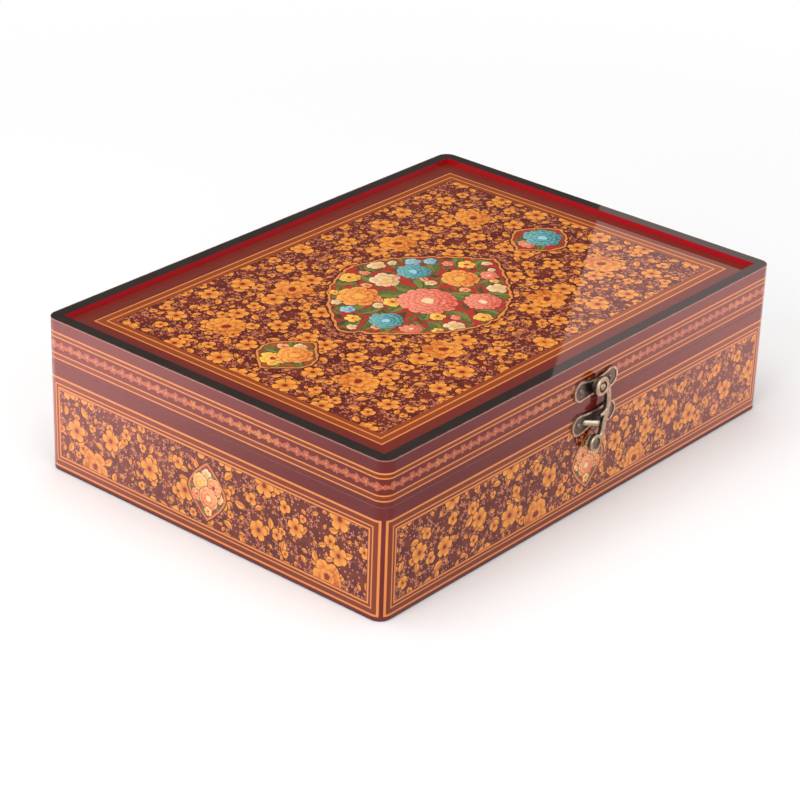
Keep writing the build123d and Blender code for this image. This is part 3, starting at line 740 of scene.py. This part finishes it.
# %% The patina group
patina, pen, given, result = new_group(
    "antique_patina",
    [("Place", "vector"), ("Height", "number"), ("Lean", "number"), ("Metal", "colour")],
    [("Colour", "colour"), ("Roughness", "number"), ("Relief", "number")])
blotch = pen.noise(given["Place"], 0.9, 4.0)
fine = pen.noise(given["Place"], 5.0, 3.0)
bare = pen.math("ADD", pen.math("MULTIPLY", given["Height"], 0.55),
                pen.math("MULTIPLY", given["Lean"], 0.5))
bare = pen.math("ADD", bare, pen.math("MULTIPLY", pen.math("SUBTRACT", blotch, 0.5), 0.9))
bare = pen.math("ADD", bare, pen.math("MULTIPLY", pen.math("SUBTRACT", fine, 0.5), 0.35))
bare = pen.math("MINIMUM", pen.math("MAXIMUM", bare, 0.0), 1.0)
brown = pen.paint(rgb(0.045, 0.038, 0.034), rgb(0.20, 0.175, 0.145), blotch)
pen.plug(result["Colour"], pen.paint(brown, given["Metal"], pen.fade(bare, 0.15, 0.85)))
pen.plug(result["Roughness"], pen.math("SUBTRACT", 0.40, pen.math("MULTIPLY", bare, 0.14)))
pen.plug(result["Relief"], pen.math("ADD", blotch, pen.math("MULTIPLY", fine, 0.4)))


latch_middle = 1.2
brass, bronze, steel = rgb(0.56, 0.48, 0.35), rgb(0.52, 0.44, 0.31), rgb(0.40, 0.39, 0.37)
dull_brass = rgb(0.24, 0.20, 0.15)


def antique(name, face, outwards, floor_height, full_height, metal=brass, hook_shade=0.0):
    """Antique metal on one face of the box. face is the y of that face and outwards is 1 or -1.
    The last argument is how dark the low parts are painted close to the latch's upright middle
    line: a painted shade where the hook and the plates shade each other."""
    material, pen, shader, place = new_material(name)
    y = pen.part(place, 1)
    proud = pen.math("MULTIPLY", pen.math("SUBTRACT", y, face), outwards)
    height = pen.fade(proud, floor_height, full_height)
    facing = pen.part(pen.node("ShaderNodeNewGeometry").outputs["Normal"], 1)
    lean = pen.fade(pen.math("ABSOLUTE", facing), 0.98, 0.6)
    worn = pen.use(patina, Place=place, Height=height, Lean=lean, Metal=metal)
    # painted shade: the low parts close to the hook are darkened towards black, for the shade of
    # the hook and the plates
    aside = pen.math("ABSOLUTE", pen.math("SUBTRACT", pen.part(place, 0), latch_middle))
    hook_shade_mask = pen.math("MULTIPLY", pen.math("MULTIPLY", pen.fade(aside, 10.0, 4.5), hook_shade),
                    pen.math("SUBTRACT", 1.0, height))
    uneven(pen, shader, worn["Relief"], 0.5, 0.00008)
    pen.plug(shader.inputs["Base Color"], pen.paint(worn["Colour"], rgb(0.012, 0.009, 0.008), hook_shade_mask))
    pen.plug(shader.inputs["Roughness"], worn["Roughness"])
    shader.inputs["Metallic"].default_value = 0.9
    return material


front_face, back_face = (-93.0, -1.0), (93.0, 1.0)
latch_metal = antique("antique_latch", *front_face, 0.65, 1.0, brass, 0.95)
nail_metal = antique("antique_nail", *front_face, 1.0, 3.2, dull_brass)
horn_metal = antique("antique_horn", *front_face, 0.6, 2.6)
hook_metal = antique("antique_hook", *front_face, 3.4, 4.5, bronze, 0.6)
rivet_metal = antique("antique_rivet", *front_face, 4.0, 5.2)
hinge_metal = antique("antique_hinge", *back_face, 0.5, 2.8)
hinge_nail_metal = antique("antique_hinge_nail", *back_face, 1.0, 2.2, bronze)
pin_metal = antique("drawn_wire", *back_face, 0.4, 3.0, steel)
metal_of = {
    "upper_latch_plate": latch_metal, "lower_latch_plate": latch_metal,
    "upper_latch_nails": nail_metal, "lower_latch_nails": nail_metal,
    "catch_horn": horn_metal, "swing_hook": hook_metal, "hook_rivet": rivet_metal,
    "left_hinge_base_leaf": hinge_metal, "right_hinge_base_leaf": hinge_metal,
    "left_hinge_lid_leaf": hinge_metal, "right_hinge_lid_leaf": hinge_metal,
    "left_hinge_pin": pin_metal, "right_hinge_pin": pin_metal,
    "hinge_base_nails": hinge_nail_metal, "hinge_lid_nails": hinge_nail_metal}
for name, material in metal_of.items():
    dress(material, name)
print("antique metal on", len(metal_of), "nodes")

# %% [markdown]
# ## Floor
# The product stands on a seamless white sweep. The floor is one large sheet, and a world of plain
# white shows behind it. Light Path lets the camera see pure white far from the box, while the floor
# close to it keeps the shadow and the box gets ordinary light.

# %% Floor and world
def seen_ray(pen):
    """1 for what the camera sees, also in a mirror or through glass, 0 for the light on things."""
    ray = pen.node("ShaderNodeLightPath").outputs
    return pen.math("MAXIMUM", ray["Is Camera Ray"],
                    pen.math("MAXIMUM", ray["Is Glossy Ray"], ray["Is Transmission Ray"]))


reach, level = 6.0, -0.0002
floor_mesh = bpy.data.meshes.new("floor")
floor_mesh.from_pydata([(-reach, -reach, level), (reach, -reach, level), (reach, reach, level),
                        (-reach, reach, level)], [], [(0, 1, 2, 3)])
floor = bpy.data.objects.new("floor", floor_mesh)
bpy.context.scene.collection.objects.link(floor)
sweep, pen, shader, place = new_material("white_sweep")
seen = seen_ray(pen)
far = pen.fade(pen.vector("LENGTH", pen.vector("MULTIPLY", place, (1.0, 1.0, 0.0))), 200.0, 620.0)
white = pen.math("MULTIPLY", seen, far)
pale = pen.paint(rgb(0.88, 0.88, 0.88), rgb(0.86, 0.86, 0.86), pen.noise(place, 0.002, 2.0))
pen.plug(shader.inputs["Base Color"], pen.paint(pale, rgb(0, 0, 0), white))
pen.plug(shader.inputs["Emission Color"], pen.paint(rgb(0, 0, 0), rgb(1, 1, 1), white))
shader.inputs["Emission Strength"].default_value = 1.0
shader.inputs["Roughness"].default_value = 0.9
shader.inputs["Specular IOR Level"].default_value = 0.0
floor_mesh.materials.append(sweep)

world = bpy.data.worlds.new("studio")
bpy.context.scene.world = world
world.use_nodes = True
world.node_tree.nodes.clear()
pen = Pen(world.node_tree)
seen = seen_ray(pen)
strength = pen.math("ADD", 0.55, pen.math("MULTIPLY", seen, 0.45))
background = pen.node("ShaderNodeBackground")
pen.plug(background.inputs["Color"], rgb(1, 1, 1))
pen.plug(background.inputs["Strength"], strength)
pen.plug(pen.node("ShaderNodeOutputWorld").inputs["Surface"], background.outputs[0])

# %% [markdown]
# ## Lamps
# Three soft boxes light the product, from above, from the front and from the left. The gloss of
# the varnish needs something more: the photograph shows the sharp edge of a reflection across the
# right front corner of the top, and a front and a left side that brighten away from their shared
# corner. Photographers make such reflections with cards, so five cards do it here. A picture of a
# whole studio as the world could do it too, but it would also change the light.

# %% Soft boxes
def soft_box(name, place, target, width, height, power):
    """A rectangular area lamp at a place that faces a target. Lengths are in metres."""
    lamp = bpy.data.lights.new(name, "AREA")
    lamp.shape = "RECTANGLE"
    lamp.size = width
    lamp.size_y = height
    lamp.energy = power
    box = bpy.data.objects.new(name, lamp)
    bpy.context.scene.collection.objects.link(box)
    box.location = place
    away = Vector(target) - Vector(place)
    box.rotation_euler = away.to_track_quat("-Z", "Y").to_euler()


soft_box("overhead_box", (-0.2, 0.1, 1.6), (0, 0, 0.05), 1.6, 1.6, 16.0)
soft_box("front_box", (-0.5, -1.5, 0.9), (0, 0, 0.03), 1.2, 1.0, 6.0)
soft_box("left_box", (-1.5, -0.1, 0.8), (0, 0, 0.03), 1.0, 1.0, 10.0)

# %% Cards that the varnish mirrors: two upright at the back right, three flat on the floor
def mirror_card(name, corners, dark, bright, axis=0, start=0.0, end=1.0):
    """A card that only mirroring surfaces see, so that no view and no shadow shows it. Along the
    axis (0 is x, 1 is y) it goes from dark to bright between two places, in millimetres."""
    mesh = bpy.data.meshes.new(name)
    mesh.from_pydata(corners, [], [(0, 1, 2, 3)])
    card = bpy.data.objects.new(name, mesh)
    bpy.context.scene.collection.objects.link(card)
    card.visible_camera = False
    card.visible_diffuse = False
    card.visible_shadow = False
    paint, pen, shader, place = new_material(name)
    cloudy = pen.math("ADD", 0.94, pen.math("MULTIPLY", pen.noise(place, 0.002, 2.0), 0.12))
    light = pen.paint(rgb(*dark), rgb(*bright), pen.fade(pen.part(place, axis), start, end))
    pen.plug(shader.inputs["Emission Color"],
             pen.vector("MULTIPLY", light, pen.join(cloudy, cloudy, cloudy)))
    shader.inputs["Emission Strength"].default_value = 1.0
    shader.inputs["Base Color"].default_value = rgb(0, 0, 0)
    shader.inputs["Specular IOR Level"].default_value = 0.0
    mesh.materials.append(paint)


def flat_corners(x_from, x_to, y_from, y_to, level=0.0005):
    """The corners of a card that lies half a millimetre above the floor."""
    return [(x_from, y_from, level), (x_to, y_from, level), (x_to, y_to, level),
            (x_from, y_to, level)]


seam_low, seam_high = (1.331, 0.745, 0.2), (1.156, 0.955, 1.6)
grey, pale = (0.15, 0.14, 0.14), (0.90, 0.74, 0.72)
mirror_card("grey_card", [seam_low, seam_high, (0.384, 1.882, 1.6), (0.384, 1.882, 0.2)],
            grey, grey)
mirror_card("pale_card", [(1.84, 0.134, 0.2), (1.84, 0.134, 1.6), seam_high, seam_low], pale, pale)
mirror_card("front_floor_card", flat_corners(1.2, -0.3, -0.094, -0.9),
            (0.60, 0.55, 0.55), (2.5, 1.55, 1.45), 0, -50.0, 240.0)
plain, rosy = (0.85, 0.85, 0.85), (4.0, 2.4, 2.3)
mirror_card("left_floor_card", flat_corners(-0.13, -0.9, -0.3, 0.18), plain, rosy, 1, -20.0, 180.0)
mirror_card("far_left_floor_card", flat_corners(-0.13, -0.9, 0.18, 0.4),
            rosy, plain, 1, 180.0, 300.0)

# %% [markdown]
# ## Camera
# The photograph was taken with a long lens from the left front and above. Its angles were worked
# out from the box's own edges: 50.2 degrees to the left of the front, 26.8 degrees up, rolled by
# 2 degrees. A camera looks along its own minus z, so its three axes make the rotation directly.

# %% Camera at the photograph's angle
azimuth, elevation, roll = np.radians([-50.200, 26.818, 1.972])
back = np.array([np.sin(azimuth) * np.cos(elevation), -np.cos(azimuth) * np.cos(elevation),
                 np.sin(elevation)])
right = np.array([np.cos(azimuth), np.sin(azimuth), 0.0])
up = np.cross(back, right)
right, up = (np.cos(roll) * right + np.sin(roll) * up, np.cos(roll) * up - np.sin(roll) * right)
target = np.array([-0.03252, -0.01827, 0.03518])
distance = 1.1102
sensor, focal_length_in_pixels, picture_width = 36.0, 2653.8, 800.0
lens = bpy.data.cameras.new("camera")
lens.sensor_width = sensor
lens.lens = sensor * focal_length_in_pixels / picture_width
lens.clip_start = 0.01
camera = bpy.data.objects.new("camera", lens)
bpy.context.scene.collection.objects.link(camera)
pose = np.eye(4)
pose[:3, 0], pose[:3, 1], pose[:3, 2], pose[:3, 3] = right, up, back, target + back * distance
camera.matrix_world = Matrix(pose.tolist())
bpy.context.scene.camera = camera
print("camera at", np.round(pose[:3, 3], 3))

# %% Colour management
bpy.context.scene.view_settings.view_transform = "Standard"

...

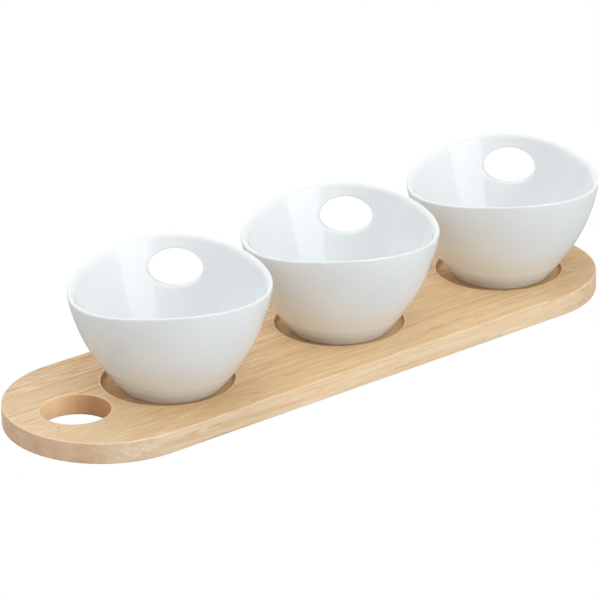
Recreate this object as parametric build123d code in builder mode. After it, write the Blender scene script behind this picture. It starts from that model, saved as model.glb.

--

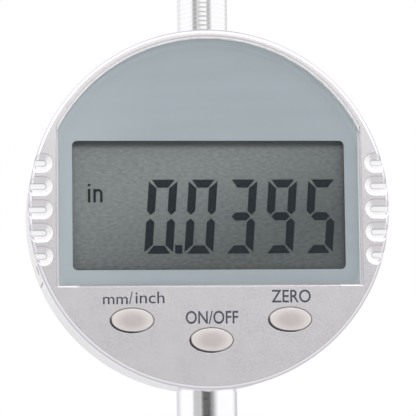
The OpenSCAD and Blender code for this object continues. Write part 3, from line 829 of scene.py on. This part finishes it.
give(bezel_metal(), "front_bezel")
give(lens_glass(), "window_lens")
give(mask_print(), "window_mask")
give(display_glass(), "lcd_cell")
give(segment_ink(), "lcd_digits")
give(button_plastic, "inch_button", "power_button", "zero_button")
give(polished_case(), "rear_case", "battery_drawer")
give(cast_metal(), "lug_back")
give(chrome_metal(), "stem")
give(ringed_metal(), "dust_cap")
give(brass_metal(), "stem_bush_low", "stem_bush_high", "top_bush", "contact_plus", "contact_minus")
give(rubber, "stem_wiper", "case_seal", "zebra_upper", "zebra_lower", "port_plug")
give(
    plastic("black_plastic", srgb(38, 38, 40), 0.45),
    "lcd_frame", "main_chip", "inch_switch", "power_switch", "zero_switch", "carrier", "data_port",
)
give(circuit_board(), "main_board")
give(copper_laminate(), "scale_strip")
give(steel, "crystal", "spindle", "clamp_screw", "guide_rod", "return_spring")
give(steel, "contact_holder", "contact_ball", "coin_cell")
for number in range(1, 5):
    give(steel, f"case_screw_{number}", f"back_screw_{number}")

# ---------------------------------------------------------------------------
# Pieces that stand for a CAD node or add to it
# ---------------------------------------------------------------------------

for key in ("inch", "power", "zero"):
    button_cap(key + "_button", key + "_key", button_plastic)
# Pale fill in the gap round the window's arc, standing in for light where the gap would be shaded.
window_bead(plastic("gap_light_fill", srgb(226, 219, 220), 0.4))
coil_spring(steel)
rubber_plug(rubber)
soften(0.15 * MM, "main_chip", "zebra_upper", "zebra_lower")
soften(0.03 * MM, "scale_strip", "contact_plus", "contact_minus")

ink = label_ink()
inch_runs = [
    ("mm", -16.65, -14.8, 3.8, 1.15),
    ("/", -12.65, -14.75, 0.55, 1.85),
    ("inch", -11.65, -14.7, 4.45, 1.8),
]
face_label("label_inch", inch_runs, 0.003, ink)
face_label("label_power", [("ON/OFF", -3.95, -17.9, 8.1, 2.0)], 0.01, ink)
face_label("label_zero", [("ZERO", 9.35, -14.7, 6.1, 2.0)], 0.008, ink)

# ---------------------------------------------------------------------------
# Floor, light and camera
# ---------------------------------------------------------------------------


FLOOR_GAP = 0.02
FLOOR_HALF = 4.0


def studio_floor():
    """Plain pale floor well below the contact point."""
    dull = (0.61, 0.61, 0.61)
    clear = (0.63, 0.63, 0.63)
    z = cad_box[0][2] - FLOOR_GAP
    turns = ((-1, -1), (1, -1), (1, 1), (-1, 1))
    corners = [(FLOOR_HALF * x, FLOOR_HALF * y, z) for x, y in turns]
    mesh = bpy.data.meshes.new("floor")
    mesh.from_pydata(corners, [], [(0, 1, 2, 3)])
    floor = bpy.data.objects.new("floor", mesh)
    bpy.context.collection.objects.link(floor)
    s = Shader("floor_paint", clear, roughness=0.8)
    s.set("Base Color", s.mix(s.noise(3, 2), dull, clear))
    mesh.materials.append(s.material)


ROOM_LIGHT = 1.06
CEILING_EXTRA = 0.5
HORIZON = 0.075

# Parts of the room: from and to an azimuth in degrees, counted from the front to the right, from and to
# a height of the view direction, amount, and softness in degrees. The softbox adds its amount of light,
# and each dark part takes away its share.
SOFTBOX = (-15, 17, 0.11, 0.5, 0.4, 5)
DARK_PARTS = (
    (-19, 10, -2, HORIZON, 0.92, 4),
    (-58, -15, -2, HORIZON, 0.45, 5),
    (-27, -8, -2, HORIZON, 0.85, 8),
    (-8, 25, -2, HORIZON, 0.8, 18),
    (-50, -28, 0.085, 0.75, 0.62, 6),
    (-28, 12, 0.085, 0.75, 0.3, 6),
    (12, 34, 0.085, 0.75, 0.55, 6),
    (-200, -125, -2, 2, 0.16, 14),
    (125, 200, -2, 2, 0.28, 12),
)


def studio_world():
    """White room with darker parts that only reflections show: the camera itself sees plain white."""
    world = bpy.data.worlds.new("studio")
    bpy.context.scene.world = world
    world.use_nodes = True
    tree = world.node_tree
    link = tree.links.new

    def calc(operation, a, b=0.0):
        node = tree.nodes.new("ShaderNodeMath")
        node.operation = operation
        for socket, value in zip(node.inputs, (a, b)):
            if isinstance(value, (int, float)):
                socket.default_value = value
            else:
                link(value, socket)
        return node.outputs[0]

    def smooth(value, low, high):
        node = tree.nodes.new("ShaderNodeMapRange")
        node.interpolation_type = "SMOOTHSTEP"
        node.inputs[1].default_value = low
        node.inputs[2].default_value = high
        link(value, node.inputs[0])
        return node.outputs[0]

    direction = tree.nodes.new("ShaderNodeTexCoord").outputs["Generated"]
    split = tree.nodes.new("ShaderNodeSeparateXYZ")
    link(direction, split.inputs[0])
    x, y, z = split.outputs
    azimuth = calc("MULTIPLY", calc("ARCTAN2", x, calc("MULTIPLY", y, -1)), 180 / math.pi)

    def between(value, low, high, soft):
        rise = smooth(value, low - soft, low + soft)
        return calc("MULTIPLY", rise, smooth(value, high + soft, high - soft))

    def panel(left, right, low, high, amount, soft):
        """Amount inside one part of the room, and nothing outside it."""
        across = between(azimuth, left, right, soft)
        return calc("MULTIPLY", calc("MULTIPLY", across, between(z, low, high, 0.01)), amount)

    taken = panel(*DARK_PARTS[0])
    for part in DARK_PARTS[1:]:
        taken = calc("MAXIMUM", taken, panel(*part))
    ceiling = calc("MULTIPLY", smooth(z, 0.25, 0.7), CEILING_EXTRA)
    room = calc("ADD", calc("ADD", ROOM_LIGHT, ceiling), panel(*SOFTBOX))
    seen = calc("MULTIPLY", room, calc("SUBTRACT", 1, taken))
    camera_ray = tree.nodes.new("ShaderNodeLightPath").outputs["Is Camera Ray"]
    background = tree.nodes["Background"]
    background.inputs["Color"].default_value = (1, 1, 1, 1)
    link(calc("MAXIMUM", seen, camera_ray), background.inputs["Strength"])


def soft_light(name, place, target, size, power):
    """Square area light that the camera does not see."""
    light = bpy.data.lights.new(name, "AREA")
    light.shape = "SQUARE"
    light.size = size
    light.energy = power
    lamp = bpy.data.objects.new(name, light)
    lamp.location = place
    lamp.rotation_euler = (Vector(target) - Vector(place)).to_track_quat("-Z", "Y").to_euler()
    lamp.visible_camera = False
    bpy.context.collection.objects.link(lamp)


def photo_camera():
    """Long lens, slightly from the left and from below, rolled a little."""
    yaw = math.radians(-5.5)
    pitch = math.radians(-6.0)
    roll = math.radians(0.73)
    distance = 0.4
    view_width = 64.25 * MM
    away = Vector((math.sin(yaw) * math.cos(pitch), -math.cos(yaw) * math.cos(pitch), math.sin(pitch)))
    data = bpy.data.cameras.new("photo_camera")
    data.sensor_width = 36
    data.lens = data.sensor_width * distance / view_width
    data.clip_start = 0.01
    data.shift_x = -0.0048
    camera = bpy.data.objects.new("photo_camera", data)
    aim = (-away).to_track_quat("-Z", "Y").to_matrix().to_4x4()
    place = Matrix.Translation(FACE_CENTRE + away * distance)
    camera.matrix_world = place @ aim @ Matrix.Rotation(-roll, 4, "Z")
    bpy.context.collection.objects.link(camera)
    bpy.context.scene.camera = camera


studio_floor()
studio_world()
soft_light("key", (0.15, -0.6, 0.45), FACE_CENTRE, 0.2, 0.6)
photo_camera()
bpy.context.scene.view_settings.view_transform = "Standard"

- _TASK BRIEF_
Return, unchanged, the run of lines above that opens with the line containing "The OpenSCAD and" and closes with the line containing "2.0)], 0.008, ink)". Include both.

- _TASK RESULT_
The OpenSCAD and Blender code for this object continues. Write part 3, from line 829 of scene.py on. This part finishes it.
give(bezel_metal(), "front_bezel")
give(lens_glass(), "window_lens")
give(mask_print(), "window_mask")
give(display_glass(), "lcd_cell")
give(segment_ink(), "lcd_digits")
give(button_plastic, "inch_button", "power_button", "zero_button")
give(polished_case(), "rear_case", "battery_drawer")
give(cast_metal(), "lug_back")
give(chrome_metal(), "stem")
give(ringed_metal(), "dust_cap")
give(brass_metal(), "stem_bush_low", "stem_bush_high", "top_bush", "contact_plus", "contact_minus")
give(rubber, "stem_wiper", "case_seal", "zebra_upper", "zebra_lower", "port_plug")
give(
    plastic("black_plastic", srgb(38, 38, 40), 0.45),
    "lcd_frame", "main_chip", "inch_switch", "power_switch", "zero_switch", "carrier", "data_port",
)
give(circuit_board(), "main_board")
give(copper_laminate(), "scale_strip")
give(steel, "crystal", "spindle", "clamp_screw", "guide_rod", "return_spring")
give(steel, "contact_holder", "contact_ball", "coin_cell")
for number in range(1, 5):
    give(steel, f"case_screw_{number}", f"back_screw_{number}")

# ---------------------------------------------------------------------------
# Pieces that stand for a CAD node or add to it
# ---------------------------------------------------------------------------

for key in ("inch", "power", "zero"):
    button_cap(key + "_button", key + "_key", button_plastic)
# Pale fill in the gap round the window's arc, standing in for light where the gap would be shaded.
window_bead(plastic("gap_light_fill", srgb(226, 219, 220), 0.4))
coil_spring(steel)
rubber_plug(rubber)
soften(0.15 * MM, "main_chip", "zebra_upper", "zebra_lower")
soften(0.03 * MM, "scale_strip", "contact_plus", "contact_minus")

ink = label_ink()
inch_runs = [
    ("mm", -16.65, -14.8, 3.8, 1.15),
    ("/", -12.65, -14.75, 0.55, 1.85),
    ("inch", -11.65, -14.7, 4.45, 1.8),
]
face_label("label_inch", inch_runs, 0.003, ink)
face_label("label_power", [("ON/OFF", -3.95, -17.9, 8.1, 2.0)], 0.01, ink)
face_label("label_zero", [("ZERO", 9.35, -14.7, 6.1, 2.0)], 0.008, ink)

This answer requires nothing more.